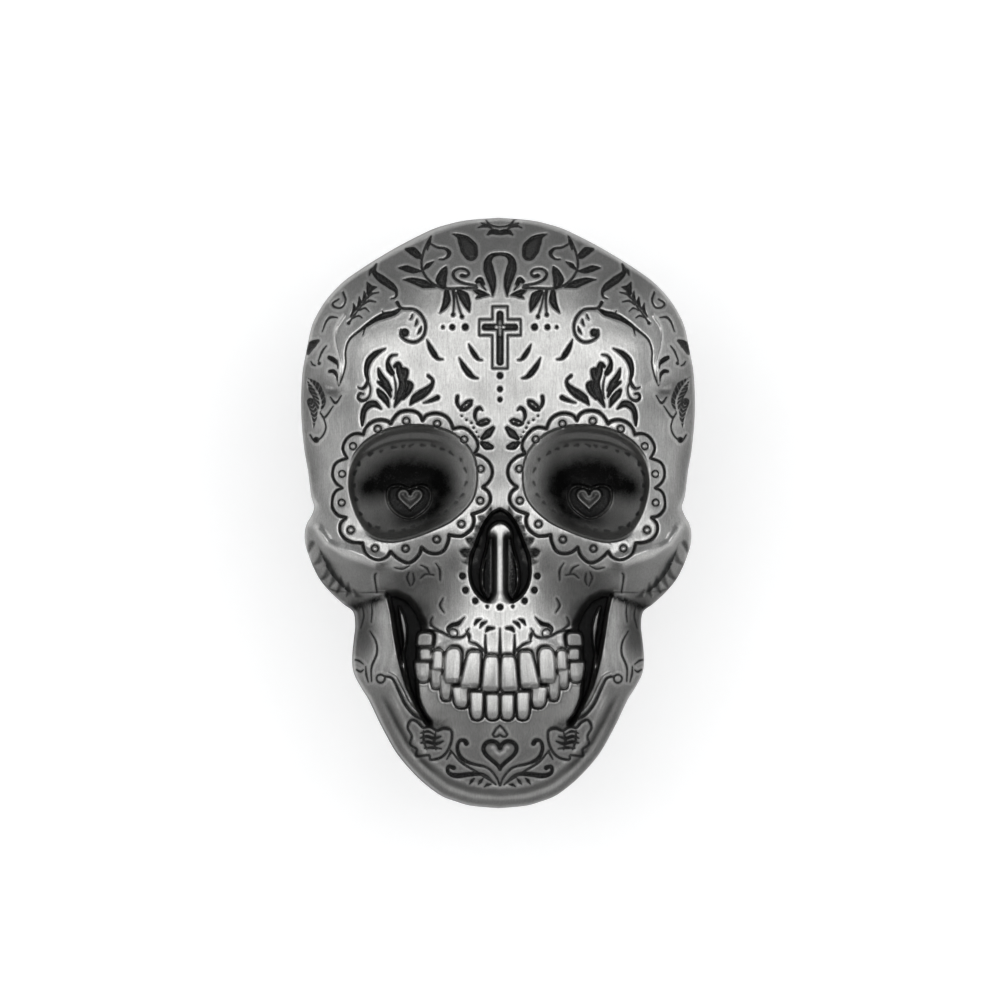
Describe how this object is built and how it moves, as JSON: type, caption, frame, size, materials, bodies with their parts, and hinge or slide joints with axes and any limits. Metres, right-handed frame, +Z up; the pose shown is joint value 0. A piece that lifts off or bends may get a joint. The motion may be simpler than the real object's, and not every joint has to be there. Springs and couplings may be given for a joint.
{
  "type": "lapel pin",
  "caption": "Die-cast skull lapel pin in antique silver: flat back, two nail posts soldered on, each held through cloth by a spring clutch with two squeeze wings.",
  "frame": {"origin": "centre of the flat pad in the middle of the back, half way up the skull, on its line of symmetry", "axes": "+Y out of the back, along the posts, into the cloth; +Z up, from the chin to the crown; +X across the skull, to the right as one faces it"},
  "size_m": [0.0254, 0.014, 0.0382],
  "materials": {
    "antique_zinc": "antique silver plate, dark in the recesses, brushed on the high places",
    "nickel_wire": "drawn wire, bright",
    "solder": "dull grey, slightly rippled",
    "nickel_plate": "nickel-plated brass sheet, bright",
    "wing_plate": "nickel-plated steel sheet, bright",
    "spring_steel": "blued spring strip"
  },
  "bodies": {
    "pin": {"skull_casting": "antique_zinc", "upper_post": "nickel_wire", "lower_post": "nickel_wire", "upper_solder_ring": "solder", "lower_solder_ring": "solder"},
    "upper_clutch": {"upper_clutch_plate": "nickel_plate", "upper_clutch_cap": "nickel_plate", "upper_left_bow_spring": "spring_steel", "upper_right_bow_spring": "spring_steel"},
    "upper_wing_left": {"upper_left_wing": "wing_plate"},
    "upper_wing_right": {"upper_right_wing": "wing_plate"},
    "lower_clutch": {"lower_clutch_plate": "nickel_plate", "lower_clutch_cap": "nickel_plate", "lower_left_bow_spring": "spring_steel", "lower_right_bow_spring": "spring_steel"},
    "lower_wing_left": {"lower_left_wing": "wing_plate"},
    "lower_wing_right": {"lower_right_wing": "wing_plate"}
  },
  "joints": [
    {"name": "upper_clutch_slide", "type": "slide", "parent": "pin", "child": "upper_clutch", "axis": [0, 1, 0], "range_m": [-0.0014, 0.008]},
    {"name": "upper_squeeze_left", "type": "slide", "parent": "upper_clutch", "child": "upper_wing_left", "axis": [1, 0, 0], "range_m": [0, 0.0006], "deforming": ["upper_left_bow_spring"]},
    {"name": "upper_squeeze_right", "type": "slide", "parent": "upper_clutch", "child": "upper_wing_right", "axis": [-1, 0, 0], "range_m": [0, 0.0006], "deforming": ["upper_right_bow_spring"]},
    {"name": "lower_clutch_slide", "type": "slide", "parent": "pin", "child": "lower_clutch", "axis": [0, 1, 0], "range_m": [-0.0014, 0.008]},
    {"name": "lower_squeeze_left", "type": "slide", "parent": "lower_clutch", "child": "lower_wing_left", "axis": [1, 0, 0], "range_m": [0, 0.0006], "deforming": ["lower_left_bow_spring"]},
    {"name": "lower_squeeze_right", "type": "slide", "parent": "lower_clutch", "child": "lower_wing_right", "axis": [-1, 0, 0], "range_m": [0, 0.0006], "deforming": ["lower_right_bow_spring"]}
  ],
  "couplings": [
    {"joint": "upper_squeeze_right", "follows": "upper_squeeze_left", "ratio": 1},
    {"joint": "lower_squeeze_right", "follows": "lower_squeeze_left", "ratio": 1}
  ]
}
============
- [Task to carry out]
How many lines in the listing above contain "type"? Answer with the number alone.

- [Exercise output]
8